No se admira demasiado de los hombres, de las cosas o de los acontecimientos.

Sólo admira la virtud, lo noble, lo grande, lo elevado; nada más.

No se acuerda de las injurias recibidas: las olvida fácilmente; no es vengativo.

No se alegra demasiado de los aplausos ni se entristece por los vituperios; ambas cosas son mediocres.

No se queja por las cosas que le faltan ni las mendiga de nadie.

Cultiva el arte y las ciencias, pero sobre todo la virtud.

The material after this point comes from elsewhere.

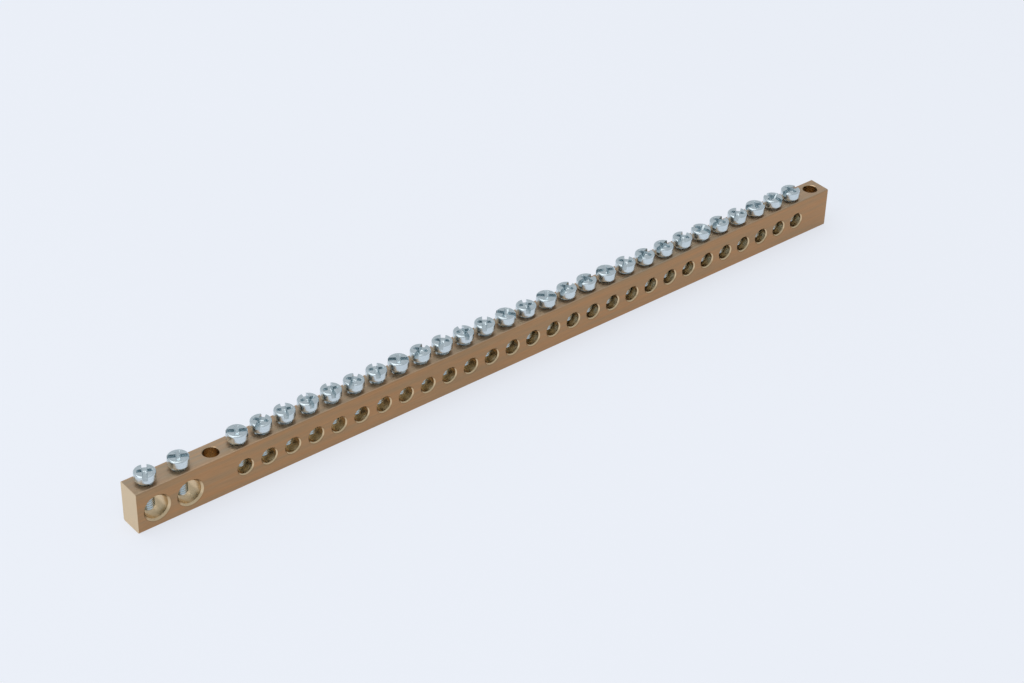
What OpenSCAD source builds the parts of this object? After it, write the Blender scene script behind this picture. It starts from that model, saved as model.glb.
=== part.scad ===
// Earth terminal bar for a distribution board.
// One drawn brass bar is cross-drilled from front to back for the earth conductors, and is
// tapped from its top face for one clamping screw above each cable hole. Two larger cable
// holes take the main earth, a row of smaller ones takes the circuits, and two plain
// vertical holes fix the bar down.
// The bar stands on its narrow underside. The origin is the middle of that face, +X runs
// along the bar away from the main terminals, +Y to the back and +Z up.

/* [Bar] */
// Thickness of the bar from front to back
bar_w = 7.4; // [6.8:0.1:10]
// Height of the bar
bar_h = 12.7; // [12.2:0.1:16]
// Radius along the four long edges of the drawn section
bar_edge_r = 0.4; // [0.1:0.05:0.8]

/* [Layout along the bar] */
// From the left end to the first main cable hole
end_to_main = 6; // [5:0.5:12]
// Spacing of the main cable holes
main_pitch = 10; // [9:0.5:16]
// From the last main cable hole to the left fixing hole
main_to_fix = 8.8; // [7.6:0.1:16]
// From the left fixing hole to the first circuit hole
fix_to_way = 8.2; // [7:0.1:16]
// Spacing of the circuit holes
way_pitch = 7.5; // [6.5:0.1:10]
// From the last circuit hole to the right fixing hole
way_to_fix = 8.8; // [7:0.1:16]
// From the right fixing hole to the right end
fix_to_end = 4.2; // [3.6:0.1:12]
// Number of main cable holes
main_count = 2; // [1:1:4]
// Number of circuit cable holes
way_count = 28; // [4:1:40]

/* [Cable holes] */
// Diameter of a main cable hole
main_bore_d = 7; // [5:0.1:7.2]
// Metal left above a main cable hole, which carries the screw's thread
main_roof = 3.5; // [3:0.1:3.8]
// Width of the bevel round a main cable hole's mouths
main_mouth = 0.65; // [0.2:0.05:0.8]
// How far a main screw's axis lies from its cable hole's axis, along the bar
main_screw_shift = -0.9; // [-1:0.1:1]
// Diameter of a circuit cable hole
way_bore_d = 4.5; // [3.8:0.1:5]
// Metal left above a circuit cable hole, which carries the screw's thread
way_roof = 4.3; // [3.5:0.1:5]
// Width of the bevel round a circuit cable hole's mouths
way_mouth = 0.45; // [0.1:0.05:0.6]

/* [Fixing holes] */
// Diameter of the two vertical fixing holes
fix_d = 4.5; // [3:0.1:5]
// Width of the bevel round a fixing hole's mouths
fix_mouth = 0.2; // [0.05:0.05:0.5]

/* [Clamping screws] */
// Outside diameter of the screw's thread
screw_d = 4; // [3:0.1:4.5]
// Gap left all round between the screw and its tapped hole
thread_clear = 0.05; // [0.02:0.01:0.1]
// Width of the bevel where a tapped hole opens on the top face
tap_mouth = 0.3; // [0.1:0.05:0.4]
// Height of a main screw's head above the bar when its tip meets the cable hole's wall
main_stop = 0; // [0:0.05:0.8]
// Height of a circuit screw's head above the bar when its tip meets the cable hole's wall
way_stop = 0.5; // [0.1:0.05:0.55]
// Width of the bevel at the screw's tip
tip_bevel = 0.8; // [0.2:0.05:0.9]
// Diameter of the head
head_d = 5.9; // [5.2:0.1:6.3]
// Height of the head
head_h = 2.4; // [2.1:0.1:3.5]
// Rounding of the head's top edge
head_round = 0.45; // [0.1:0.05:0.8]
// Rounding of the head's lower edge
head_foot_round = 0.15; // [0.05:0.05:0.3]

/* [Drive recess] */
// Width of the straight slot
slot_w = 1.3; // [0.8:0.1:1.6]
// Depth of the straight slot
slot_depth = 1.3; // [0.8:0.1:1.5]
// Span of the cross recess at the top of the head
cross_d = 4.2; // [3:0.1:4.6]
// Width of each arm of the cross recess
cross_arm_w = 1.1; // [0.6:0.1:1.4]
// Span of the cross recess at its floor
cross_floor_d = 2.2; // [1.6:0.1:2.6]
// Depth of the cross recess
cross_depth = 1.7; // [1:0.1:1.8]

/* [Hidden] */
// How far a cutting shape runs past the face that it opens through
cut_over = 1;
// How far the shank's solid runs up into the head that it is one piece with
shank_root = 0.3;
// Segments round a full circle
$fn = 64;

// Each screw's turn about its axis in degrees, as it was left when it was last tightened
main_turn = [62, 151];
way_turn = [
    149, 40, 66, 78, 70, 42, 65, 146, 31, 46, 74, 52, 128, 64,
    140, 25, 10, 155, 42, 20, 15, 34, 110, 18, 40, 160, 100, 5
];
// How far each head stands above the bar's top face
main_lift = [0.9, 0.95];
way_lift = [
    0.9, 0.95, 1.1, 1.1, 1.2, 1.0, 1.15, 1.2, 1.15, 1.1, 1.1, 1.0, 0.95, 0.7,
    0.85, 0.7, 0.6, 0.65, 0.8, 0.6, 0.6, 0.7, 0.65, 0.6, 0.65, 0.6, 0.6, 0.6
];

// Lengths that follow from the layout
mains_l = end_to_main + (main_count - 1) * main_pitch;
ways_l = fix_to_way + (way_count - 1) * way_pitch;
bar_l = mains_l + main_to_fix + ways_l + way_to_fix + fix_to_end;

// Places along the bar, measured from its middle
left_end = -bar_l / 2;
fix_left_x = left_end + mains_l + main_to_fix;
fix_right_x = left_end + bar_l - fix_to_end;
function main_x(i) = left_end + end_to_main + i * main_pitch;
function way_x(i) = fix_left_x + fix_to_way + i * way_pitch;

// Heights of the cable holes' axes above the underside
main_bore_z = bar_h - main_roof - main_bore_d / 2;
way_bore_z = bar_h - way_roof - way_bore_d / 2;

// Length of a screw under its head. The bevel at its tip meets the round wall of the cable hole
// where that wall has come in to the screw's side, and the head then stands at the stop.
function screw_length(roof, bore_d, shift, stop) =
    let(reach = screw_d / 2 + abs(shift))
    let(wall_below = sqrt(max(0, pow(bore_d / 2, 2) - pow(reach, 2))))
    roof + bore_d / 2 + wall_below + tip_bevel + stop;
main_screw_l = screw_length(main_roof, main_bore_d, main_screw_shift, main_stop);
way_screw_l = screw_length(way_roof, way_bore_d, 0, way_stop);
tap_d = screw_d + 2 * thread_clear;

// Takes a list's values in turn, and starts again when it runs out
function in_turn(list, i) = list[i % len(list)];

function main_name(i) = str("main_screw_", i + 1);
function way_name(i) = str("way_screw_", i < 9 ? "0" : "", i + 1);

// The drawn section: a rectangle with its four corners rounded, standing on its lower edge
module bar_section() {
    inner_w = bar_w - 2 * bar_edge_r;
    inner_h = bar_h - 2 * bar_edge_r;
    translate([-inner_w / 2, 0]) square([inner_w, bar_h]);
    translate([-bar_w / 2, bar_edge_r]) square([bar_w, inner_h]);
    for (side = [-1, 1])
        for (z = [bar_edge_r, bar_h - bar_edge_r])
            translate([side * inner_w / 2, z]) circle(r = bar_edge_r);
}

// A bevelled mouth, opening upwards at z = 0, for a hole of diameter d
module mouth(d, bevel) {
    translate([0, 0, -bevel])
        cylinder(h = bevel + cut_over, d1 = d, d2 = d + 2 * (bevel + cut_over));
}

// A hole through the bar from front to back, bevelled at both faces
module cable_hole(d, bevel) {
    rotate([90, 0, 0]) cylinder(h = bar_w + 2 * cut_over, d = d, center = true);
    for (face = [0, 180])
        rotate([90, 0, face]) translate([0, 0, bar_w / 2]) mouth(d, bevel);
}

// A tapped hole from the top face down into the cable hole, without its fine thread
module tapped_hole(bore_z) {
    translate([0, 0, bore_z]) cylinder(h = bar_h - bore_z + cut_over, d = tap_d);
    translate([0, 0, bar_h]) mouth(tap_d, tap_mouth);
}

// A terminal is one cable hole with the screw's tapped hole above it
module terminal_cut(bore_z, d, bevel, screw_shift) {
    translate([0, 0, bore_z]) cable_hole(d, bevel);
    translate([screw_shift, 0, 0]) tapped_hole(bore_z);
}

// A plain hole from the top face to the underside
module fixing_hole() {
    translate([0, 0, -cut_over]) cylinder(h = bar_h + 2 * cut_over, d = fix_d);
    translate([0, 0, bar_h]) mouth(fix_d, fix_mouth);
    mirror([0, 0, 1]) mouth(fix_d, fix_mouth);
}

module bar() {
    color("#B08A5C")
    difference() {
        translate([left_end, 0, 0])
            rotate([90, 0, 90]) linear_extrude(bar_l) bar_section();
        for (i = [0:main_count - 1])
            translate([main_x(i), 0, 0])
                terminal_cut(main_bore_z, main_bore_d, main_mouth, main_screw_shift);
        for (i = [0:way_count - 1])
            translate([way_x(i), 0, 0])
                terminal_cut(way_bore_z, way_bore_d, way_mouth, 0);
        for (x = [fix_left_x, fix_right_x])
            translate([x, 0, 0]) fixing_hole();
    }
}

// The head's outline, turned about z: upright sides with a rounded top and foot
module head_profile() {
    head_r = head_d / 2;
    square([head_r - head_round, head_h]);
    translate([0, head_foot_round])
        square([head_r, head_h - head_round - head_foot_round]);
    square([head_r - head_foot_round, head_h - head_round]);
    translate([head_r - head_round, head_h - head_round]) circle(r = head_round);
    translate([head_r - head_foot_round, head_foot_round]) circle(r = head_foot_round);
}

// The slot runs right across the head and out through its sides
module slot() {
    translate([-head_d / 2 - cut_over, -slot_w / 2, head_h - slot_depth])
        cube([head_d + 2 * cut_over, slot_w, slot_depth + cut_over]);
}

// The cross recess: two crossed arms cut from a cone that narrows downwards
module cross_recess() {
    slope = (cross_d - cross_floor_d) / cross_depth;
    arm_l = cross_d + 2 * slope * cut_over;
    translate([0, 0, head_h - cross_depth])
        intersection() {
            cylinder(
                h = cross_depth + cut_over,
                d1 = cross_floor_d,
                d2 = cross_d + slope * cut_over
            );
            for (turn = [0, 90])
                rotate([0, 0, turn])
                    translate([-arm_l / 2, -cross_arm_w / 2, 0])
                        cube([arm_l, cross_arm_w, cross_depth + cut_over]);
        }
}

// The screw stands with its head's underside at z = 0, and its shank hangs below
module clamping_screw(length, turn) {
    color("#C9CFD2")
    rotate([0, 0, turn])
        difference() {
            union() {
                rotate_extrude() head_profile();
                translate([0, 0, tip_bevel - length])
                    cylinder(h = length - tip_bevel + shank_root, d = screw_d);
                translate([0, 0, -length])
                    cylinder(h = tip_bevel, d1 = screw_d - 2 * tip_bevel, d2 = screw_d);
            }
            slot();
            cross_recess();
        }
}

module main_screw(i) {
    translate([main_x(i) + main_screw_shift, 0, bar_h + in_turn(main_lift, i)])
        clamping_screw(main_screw_l, in_turn(main_turn, i));
}

module way_screw(i) {
    translate([way_x(i), 0, bar_h + in_turn(way_lift, i)])
        clamping_screw(way_screw_l, in_turn(way_turn, i));
}

bar();
for (i = [0:main_count - 1])
    main_screw(i);
for (i = [0:way_count - 1])
    way_screw(i);
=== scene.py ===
"""Looks of an earth terminal bar: a drawn brass bar, its plated clamping screws and a pale floor."""

import math

import bmesh
import bpy
import numpy as np
from bpy.props import FloatProperty, FloatVectorProperty, PointerProperty
from mathutils import Matrix, Vector


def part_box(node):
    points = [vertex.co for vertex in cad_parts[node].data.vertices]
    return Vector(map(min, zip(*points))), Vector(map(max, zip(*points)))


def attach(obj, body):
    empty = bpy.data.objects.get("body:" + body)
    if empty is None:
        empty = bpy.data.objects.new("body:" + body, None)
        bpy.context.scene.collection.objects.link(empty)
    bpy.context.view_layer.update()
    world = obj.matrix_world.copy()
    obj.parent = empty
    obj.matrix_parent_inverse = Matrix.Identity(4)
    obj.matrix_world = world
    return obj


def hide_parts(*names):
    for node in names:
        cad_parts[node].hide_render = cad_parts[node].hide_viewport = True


bl_info = {
    "name": "Earth terminal bar",
    "version": (1, 0, 0),
    "blender": (4, 5, 0),
    "location": "View3D > Sidebar > Terminal bar",
    "description": "Dresses a brass terminal bar and its plated clamping screws",
    "category": "Object",
}

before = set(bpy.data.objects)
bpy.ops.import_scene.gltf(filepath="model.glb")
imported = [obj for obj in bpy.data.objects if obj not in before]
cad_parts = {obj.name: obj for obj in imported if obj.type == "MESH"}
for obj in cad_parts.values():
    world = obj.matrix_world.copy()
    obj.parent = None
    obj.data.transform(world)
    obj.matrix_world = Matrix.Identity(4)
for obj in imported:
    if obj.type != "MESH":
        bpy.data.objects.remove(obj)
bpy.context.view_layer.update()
BAR = "bar"
SCREWS = sorted(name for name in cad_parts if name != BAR)
MM = 0.001
TURN = 2 * math.pi

# Points round a screw's shank
SHANK_POINTS = 48

# Each screw's turn about its axis in degrees, in the order of the screws along the bar
MAIN_TURNS = [62, 151]
WAY_TURNS = [
    149, 40, 66, 78, 70, 42, 65, 146, 31, 46, 74, 52, 128, 64,
    140, 25, 10, 155, 42, 20, 15, 34, 110, 18, 40, 160, 100, 5,
]

# The camera's place in millimetres, its line of sight and its right-hand side
CAMERA_PLACE = (-340.884, -409.040, 378.134)
CAMERA_AHEAD = (0.525887, 0.628406, -0.573192)
CAMERA_RIGHT = (0.776901, -0.629203, 0.022972)

# Each lamp's name, place in metres, width in metres and power in watts
LAMPS = (
    ("softbox_above", (-0.45, 0.25, 1.55), 1.5, 8.0),
    ("softbox_left", (-1.3, -0.1, 0.5), 0.8, 2.0),
)


# ---------------------------------------------------------------- sizes and colours


def size(name, description, value):
    """A length that a user may change, given here in millimetres."""
    return FloatProperty(name=name, description=description, default=value * MM, unit="LENGTH", precision=5)


def colour(name, description, value):
    """A colour that a user may change."""
    return FloatVectorProperty(
        name=name, description=description, default=value, subtype="COLOR", size=3, min=0, max=1
    )


class ScrewLook(bpy.types.PropertyGroup):
    """Sizes and finish of the clamping screws. Their places and overall sizes come from the frame."""

    head_height: size("Head height", "From the head's underside to its top", 2.4)
    rim_round: size("Rim round", "Radius of the head's upper edge", 0.45)
    foot_round: size("Foot round", "Radius of the head's lower edge", 0.15)
    slot_width: size("Slot width", "Width of the slot across the head", 1.3)
    slot_depth: size("Slot depth", "Depth of the slot below the head's top", 1.3)
    arm_width: size("Cross arm width", "Width of the cross recess's arms", 1.1)
    cross_radius: size("Cross radius", "Reach of the cross recess at the head's top", 2.1)
    cross_floor_radius: size("Cross floor radius", "Reach of the cross recess at its floor", 1.1)
    cross_depth: size("Cross depth", "Depth of the cross recess", 1.7)
    wall_width: size("Wall width", "How far a recess wall leans over its height", 0.1)
    thread_pitch: size("Thread pitch", "Rise of the thread in one turn", 0.7)
    thread_radius: size("Thread radius", "Radius over the thread's crests", 2.0)
    thread_depth: size("Thread depth", "From the thread's crests to its roots", 0.43)
    tip_bevel: size("Tip bevel", "Bevel at the end of the shank", 0.8)
    tip_dimple: size("Tip dimple", "Depth of the shallow cone in the shank's end", 0.06)
    zinc: colour("Zinc", "Bright zinc plate", (0.68, 0.76, 0.79))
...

Es virtud muy rara entre los hombres, puesto que supone el ejercicio de todas las demás virtudes, a las que da como la última mano y complemento.

En realidad, los únicos verdaderamente magnánimos son los santos.

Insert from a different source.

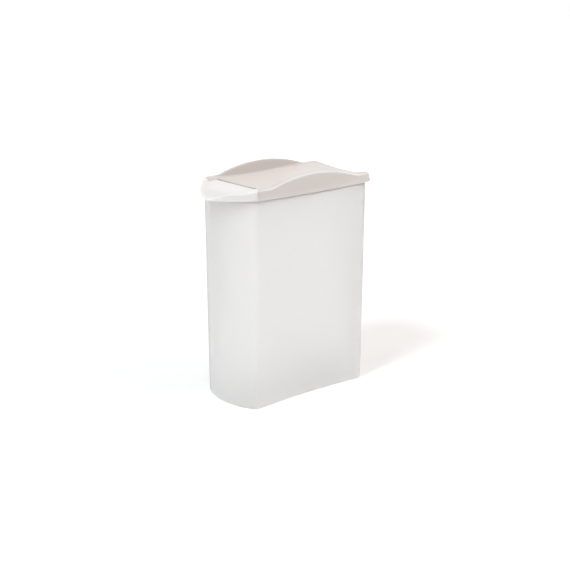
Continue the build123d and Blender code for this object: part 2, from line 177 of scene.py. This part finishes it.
def handling_scuffs():
    """Faint short rubs from handling and stacking, mostly upright: a mask that is 0 nearly everywhere."""
    group, given, result = new_group(
        "handling_scuffs",
        [("Vector", "NodeSocketVector", (0, 0, 0)), ("Scuff per metre", "NodeSocketFloat", 60.0),
         ("Least", "NodeSocketFloat", 0.66), ("Most", "NodeSocketFloat", 0.8)],
        [("Scuff", "NodeSocketFloat")])
    upright = node(group, "ShaderNodeMapping", Vector=given["Vector"], Scale=SCUFF_SQUEEZE)
    rubs = noise(group, upright.outputs["Vector"], given["Scuff per metre"], detail=6.0, roughness=0.7)
    scuff = ramp(group, rubs, given["Least"], given["Most"], shape="SMOOTHSTEP")
    group.links.new(scuff, result["Scuff"])
    return group


def painted_rim_highlight():
    """A painted highlight on the rim edges, where light from above catches their rounds: a mask on faces
    that look up, far out to each side.

    It rises from 0 at the inner half width to 1 at the outer one, and patches of noise thin it.
    """
    group, given, result = new_group(
        "painted_rim_highlight",
        [("Vector", "NodeSocketVector", (0, 0, 0)), ("Up", "NodeSocketVector", (0, 0, 1)),
         ("Inner", "NodeSocketFloat", 0.0545), ("Outer", "NodeSocketFloat", 0.0575),
         ("Patchy", "NodeSocketFloat", 0.35)],
        [("Highlight", "NodeSocketFloat")])
    place_xyz = node(group, "ShaderNodeSeparateXYZ", Vector=given["Vector"])
    facing_xyz = node(group, "ShaderNodeSeparateXYZ", Vector=given["Up"])
    half_width = math_node(group, "ABSOLUTE", place_xyz.outputs["X"])
    beside = ramp(group, half_width, given["Inner"], given["Outer"], shape="SMOOTHSTEP")
    upward = ramp(group, facing_xyz.outputs["Z"], *RIM_HIGHLIGHT_FACING, shape="SMOOTHSTEP")
    uneven = noise(group, given["Vector"], RIM_HIGHLIGHT_PATCHES_PER_METRE, detail=3.0, roughness=0.6)
    kept = math_node(group, "SUBTRACT", 1.0, math_node(group, "MULTIPLY", uneven, given["Patchy"]))
    highlight = math_node(group, "MULTIPLY", math_node(group, "MULTIPLY", beside, upward), kept)
    group.links.new(highlight, result["Highlight"])
    return group


EFFECTS = {"skin": moulded_skin(), "colour": clouded_colour(), "scuffs": handling_scuffs(),
           "rims": painted_rim_highlight()}


def place(tree, effect, **values):
    """One of the shared effects put into a material, read at the piece's own coordinates."""
    made = node(tree, "ShaderNodeGroup", node_tree=EFFECTS[effect],
                Vector=coordinates(tree, "Object"), **values)
    return made.outputs


# ---- finishes ------------------------------------------------------------------
def new_material(name):
    """A material, its node tree and its main shader."""
    material = bpy.data.materials.new(name)
    material.use_nodes = True
    return material, material.node_tree, material.node_tree.nodes["Principled BSDF"]


def plastic(name, clear, cloud, polished, matt, grain, flow, relief_mm, scuffing, painted_highlight=None):
    """Moulded plastic: clouded colour, grained roughness, flow ripples in relief and faint scuffs.

    Grain and flow are patterns per metre, scuffing is roughness added by a scuff, and the last argument is
    the colour of a painted highlight on the rim edges of a piece that has one.
    """
    material, tree, shader = new_material(name)
    colour = place(tree, "colour", Clear=clear, Cloud=cloud)["Colour"]
    skin = place(tree, "skin", Grain_per_metre=grain, Flow_per_metre=flow, Polished=polished, Matt=matt)
    scuffs = place(tree, "scuffs")
    # painted highlight: the colour is lightened on the rim edges where light from above would catch them
    if painted_highlight:
        rims = place(tree, "rims", Up=coordinates(tree, "Normal"))
        colour = between(tree, rims["Highlight"], colour, painted_highlight)
    rough = math_node(tree, "ADD", skin["Roughness"], math_node(tree, "MULTIPLY", scuffs["Scuff"], scuffing))
    relief = node(tree, "ShaderNodeBump", Strength=RELIEF_STRENGTH, Distance=relief_mm / 1000,
                  Height=skin["Height"])
    tree.links.new(colour, shader.inputs["Base Color"])
    tree.links.new(rough, shader.inputs["Roughness"])
    tree.links.new(relief.outputs["Normal"], shader.inputs["Normal"])
    shader.inputs["IOR"].default_value = PLASTIC_IOR
    return material, shader


def scatter_inside(shader, weight, reach, depth_mm):
    """Light that wanders inside the plastic: how much of it, its reach by colour, and how deep."""
    shader.inputs["Subsurface Weight"].default_value = weight
    shader.inputs["Subsurface Radius"].default_value = reach
    shader.inputs["Subsurface Scale"].default_value = depth_mm / 1000


def container_finish():
    """Milky translucent polypropylene with a satin skin."""
    material, shader = plastic("container_milky", CONTAINER_MILK, CONTAINER_CLOUD, polished=0.45,
                               matt=0.68, grain=700.0, flow=11.0, relief_mm=0.35, scuffing=0.2)
    shader.inputs["Transmission Weight"].default_value = 0.75
    scatter_inside(shader, 0.2, MILKY_REACH, depth_mm=12.0)
    return material


def lid_finish():
    """Opaque warm white polypropylene with a soft satin gloss and a painted highlight along its rim edges.
    """
    # painted shade: the lid's colour is set darker and pinker than the flap's, for its shaded sides and
    # trough
    material, shader = plastic("lid_white", LID_SHADED_WHITE, LID_SHADED_CLOUD, polished=0.26, matt=0.40, grain=900.0,
                               flow=16.0, relief_mm=0.25, scuffing=0.18, painted_highlight=RIM_HIGHLIGHT_WHITE)
    scatter_inside(shader, 0.6, WARM_REACH, depth_mm=6.0)
    return material


def flap_finish():
    """The lid's plastic, a little smoother, its colour set lighter than the lid's as painted light on its
    lit top.
    """
    material, shader = plastic("flap_white", FLAP_LIT_WHITE, FLAP_LIT_CLOUD, polished=0.25, matt=0.38, grain=900.0,
                               flow=18.0, relief_mm=0.2, scuffing=0.22)
    scatter_inside(shader, 0.6, WARM_REACH, depth_mm=6.0)
    return material


def dress(name, material):
    """Gives a CAD piece its finish."""
    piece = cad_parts[name]
    piece.data.materials.clear()
    piece.data.materials.append(material)


dress("container", container_finish())
dress("lid", lid_finish())
dress("flip_spout", flap_finish())


# ---- studio --------------------------------------------------------------------
def seen_directly(tree):
    """Two values of 1 or 0: rays straight from the camera or off gloss, and rays through clear walls."""
    path = tree.nodes.new("ShaderNodeLightPath")
    straight = math_node(tree, "MAXIMUM", path.outputs["Is Camera Ray"], path.outputs["Is Glossy Ray"])
    return straight, path.outputs["Is Transmission Ray"]


def studio_floor():
    """Pale floor that glows white to the camera and still takes the object's soft shadow."""
    mesh = bpy.data.meshes.new("studio_floor")
    corners = [(x * FLOOR_HALF, y * FLOOR_HALF, 0.0) for x, y in ((-1, -1), (1, -1), (1, 1), (-1, 1))]
    mesh.from_pydata(corners, [], [(0, 1, 2, 3)])
    floor = bpy.data.objects.new("studio_floor", mesh)
    bpy.context.scene.collection.objects.link(floor)
    material, tree, shader = new_material("studio_floor")
    shader.inputs["Base Color"].default_value = FLOOR_COLOUR
    shader.inputs["Roughness"].default_value = FLOOR_ROUGHNESS
    shader.inputs["Specular IOR Level"].default_value = 0.0
    shader.inputs["Emission Color"].default_value = WHITE
    away = node(tree, "ShaderNodeVectorMath", operation="LENGTH")
    tree.links.new(coordinates(tree, "Object"), away.inputs[0])
    growing = ramp(tree, away.outputs["Value"], GLOW_FROM, GLOW_TO, GLOW_NEAR, GLOW_FAR)
    straight, through = seen_directly(tree)
    glow = math_node(tree, "MAXIMUM", math_node(tree, "MULTIPLY", straight, growing),
                     math_node(tree, "MULTIPLY", through, GLOW_THROUGH))
    tree.links.new(glow, shader.inputs["Emission Strength"])
    mesh.materials.append(material)


def studio_sky():
    """White surroundings: full white to the camera, in gloss and through clear walls, softer as light."""
    world = bpy.data.worlds.new("studio_sky")
    bpy.context.scene.world = world
    world.use_nodes = True
    tree = world.node_tree
    background = tree.nodes["Background"]
    background.inputs["Color"].default_value = SKY_COLOUR
    background.inputs["Strength"].default_value = SKY_LEVEL
    white = node(tree, "ShaderNodeBackground", Color=WHITE, Strength=BACKDROP_WHITE)
    mix = node(tree, "ShaderNodeMixShader", Fac=math_node(tree, "MAXIMUM", *seen_directly(tree)))
    tree.links.new(background.outputs["Background"], mix.inputs[1])
    tree.links.new(white.outputs["Background"], mix.inputs[2])
    tree.links.new(mix.outputs["Shader"], tree.nodes["World Output"].inputs["Surface"])


def set_up(name, data, at, target):
    """A lamp or camera at its place, turned to a point."""
    made = bpy.data.objects.new(name, data)
    made.location = at
    aim = Vector(target) - Vector(at)
    made.rotation_euler = aim.to_track_quat("-Z", "Y").to_euler()
    bpy.context.scene.collection.objects.link(made)
    return made


def soft_box(name, at, size, power, colour):
    """A round soft lamp."""
    light = bpy.data.lights.new(name, "AREA")
    light.shape = "DISK"
    light.size = size
    light.energy = power
    light.color = colour
    set_up(name, light, at, LAMPS_AIM)


def studio_camera():
    """The camera at the photograph's viewing angle."""
    lens = bpy.data.cameras.new("camera")
    lens.lens = LENS_MM
    lens.sensor_width = SENSOR_MM
    bpy.context.scene.camera = set_up("camera", lens, CAMERA_AT, CAMERA_TO)


studio_floor()
studio_sky()
for name, lamp in LAMPS.items():
    soft_box(name, *lamp)
studio_camera()
bpy.context.scene.view_settings.view_transform = "Standard"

Oración para pedir la Magnanimidad


Señor Jesucristo, Tu eres mi Rey. Hazme para contigo un noble corazón caballeresco.

Grande en mi vida: escogiendo lo que sube y se dilata, y no lo que se arrastra y languidece.

Grande en mi trabajo: viendo en él no la carga que se impone, sino la misión que Tú me confías.

Grande en mi sufrimiento: soldado verdadero frente a mi Cruz, verdadero Cireneo para las cruces ajenas.

Grande con el mundo: perdonando sus pequeñeces, sin ceder nada a sus engaños.

Grande con los hombres: leal con todos, servicial con los humildes y pequeños, afanoso de arrastrar hacia Ti a los que me aman.

Grande con mis jefes: viendo en su autoridad la belleza de tu rostro que me fascina.

Grande conmigo mismo: nunca replegado sobre mí, y apoyándome siempre en Ti.

Grande contigo, Señor Jesucristo: feliz de vivir para servirte, dichoso de morir para abismarme en Ti. Amén.


P. Ceriani


SANTORAL 26 DE DICIEMBRE



SAN ESTEBAN,
Protomártir



Esteban, lleno de gracia y de fortaleza,
obraba grandes prodigios y milagros entre el pueblo.
(Hechos de los Apóstoles, 6, 8).

   San Esteban, primer diácono elegido por los Apóstoles para la distribución de las limosnas entre los fieles, fue también el primer mártir de Jesucristo: ¡qué gloria! Reprochó vivamente a los judíos el que hubieran echado mano a traición y dado muerte al Justo, al Mesías prometido, y lo confesó magníficamente ante Caifás y el gran Consejo. Hasta vio que los cielos se abrían y a Jesús a la diestra del Padre. Llenos de furor, los judíos lo arrastraron fuera y lo lapidaron mientras Esteban, de rodillas, pedía a Dios que los perdonase. ¡Saulo, el futuro gran San Pablo, tenía sus vestiduras!

MEDITACIÓN
SOBRE LA MUERTE
DE SAN ESTEBAN

   I. San Esteban se declara abiertamente discípulo de Jesucristo. No teme la muerte porque está lleno de gracia y de fortaleza; y esta gracia y esta fortaleza le vienen de su fe. La vista del cielo, que se abrió ante sus ojos, lo hace insensible a los tormentos. Si tuviese yo un poco de fe, si de tiempo en tiempo  considerase la corona que Dios me prepara en el cielo, ¿qué temería aquí en la tierra? ¿qué amaría fuera de Vos, oh mi dulce Jesús?

   II. Soporta valerosamente la muerte y, al morir, ruega por los que lo apedrean. Sufre tú por Jesús las persecuciones y la muerte, si es necesario. Nada podrías hacer por Él de lo cual no te haya dado ejemplo; pero sufre orando por los que te persiguen. ¿Sabes por qué San Esteban perdona tan fácilmente a sus enemigos? Porque la crueldad de ellos prepara su triunfo. ¿Cómo quieres que se irrite contra aquellos que le abren la puerta del cielo ? (San Eusebio).

   III. Los Hechos de los Apóstoles dicen, al referir la muerte de este santo, que se durmió en el Señor. Su muerte fue, pues, semejante a un dulce sueño: fue, en efecto, el término de todos sus trabajos y el comienzo de su reposo. Señor, concededme la gracia de morir con la muerte de los santos, con esta muerte tan preciosa ante vuestros ojos. Alma mía, vivamos, suframos, trabajemos, como los santos, y moriremos con la muerte de los santos. ¡Que muera yo con la muerte de los justos!

La caridad
Orad por vuestros enemigos.

ORACIÓN

   Señor, concedednos la gracia de imitar a aquellos a quienes honramos, a fin de que aprendamos a amar a nuestros enemigos, pues celebramos el nacimiento al cielo del que oró a Jesucristo Nuestro Señor por sus mismos verdugos. Amén.